Akira bajó por la escalera al oír el escándalo. Sonrió en mi dirección como si ver a tu nueva compañera de alquiler con una serpiente en brazos fuera de lo más casual. Entonces, ella trasladó sus ojos a Elvis. Él empezó a negar con cabeza, pero fue en vano. Ella lo derribó como si estuvieran jugando fútbol y empezó a examinarlo.

—Posibles síntomas por mordida de serpiente venenosa: sangrado, fiebre, diarrea, convulsiones, pulso rápido, ardor en la piel, muerte tisular, visión borrosa. —Le abrió los párpados con los dedos e incluso metió su cabeza bajo la camiseta del chico para oír su corazón—. Vómitos, entumecimiento, sudoración excesiva, desmayo, dolor y pigmentación de la piel entre otros.

Elvis pudo quitársela de encima recién treinta minutos después.

Cuando Glimmer volvió con la cena, nos sentamos frente al televisor a ver Next in Fashion. Mis compañeros de fraternidad se quejaban de los diseños, de los presentadores y de los concursantes; sin embargo, al parecer, a ninguno le interesaba la moda, pero me enteré de que Ingrid los obligaba a mirarlo y se volvieron adictos. Me dio gracia preguntar dónde estaba ella y que respondieran: «En Europa o por ahí». Asumí que su ausencia no era extraña, pero cuando Mei subió el volumen, me dio la impresión de que lo hizo para no responder más preguntas al respecto. Los noté entre molestos y tristes por la ausencia de la misteriosa Ingrid.

Me sentí fuera de lugar, como alguien que se ha perdido una fiesta de la que todos están hablando. Lo mismo me ocurrió con Blake y con Larson esta mañana. Es difícil ser nueva en un mundo de viejos conocidos. No sé qué puedo o no preguntar, o si voy a herir los sentimientos de alguien al hacerlo.

Como si no hubiera tenido una buena dosis de ser la forastera, llego a Notre Nuage e ingreso a su estacionamiento privado por primera vez. El guardia de la entrada es el tipo más limpio que vi en mi vida. Le brilla hasta la calva, como si el de mantenimiento se la hubiera pulido.

—Hola, ¿cómo estás? —Apoyo la bici contra mi cadera y le muestro mi nueva identificación—. Tu traje es impecable, pero ¿no crees que te calcinarás con él por la tarde? ¿No te dejan usar bermudas o un kilt parecido al de los escoceses?

Al decirlo, recuerdo el pronóstico para la semana y me arrepiento.

«No pienses en eso».

«No pienses en eso».

«No pienses en eso».

Me concentro en el hombre que está mirando mi vehículo como si quisiera reír.

—¿Tienes algún problema con mi bicicleta, enemigo del medioambiente? —espeto, haciendo que sus labios dejen de temblar de golpe—. Eso pensé —regaño cuando me deja pasar y avanzo con la cabeza en alto, no sin antes añadir un serio, pero cortés—: Y que tenga buen día, señor.

Hay pocos lugares vacíos, lo que no es extraño para un edificio donde trabajan más de cuatrocientas personas.
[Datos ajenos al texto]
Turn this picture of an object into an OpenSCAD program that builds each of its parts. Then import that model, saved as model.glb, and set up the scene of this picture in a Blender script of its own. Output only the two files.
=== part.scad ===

Aún no puedo creer que Bill me consiguiera un puesto con solo un llamado.

Dejo me bicicleta entre un Lamborghini ultranuevo y un BMW recién sacado de la fábrica. Considero ponerle el candado, pero ¿quién me la va a robar? Una vez que me alejo lo suficiente entiendo de qué se reía el de seguridad. La imagen es algo penosa, pero mejor ser fiel a tus ideales —y cuidar tu bolsillo—, que ir en contra de ellos para encajar.

Cuando vuelvo a pasar frente al guardia, este asiente en mi dirección, con respeto. Estoy lista para conocer a la exitosa Betty Georgia MacQuoid.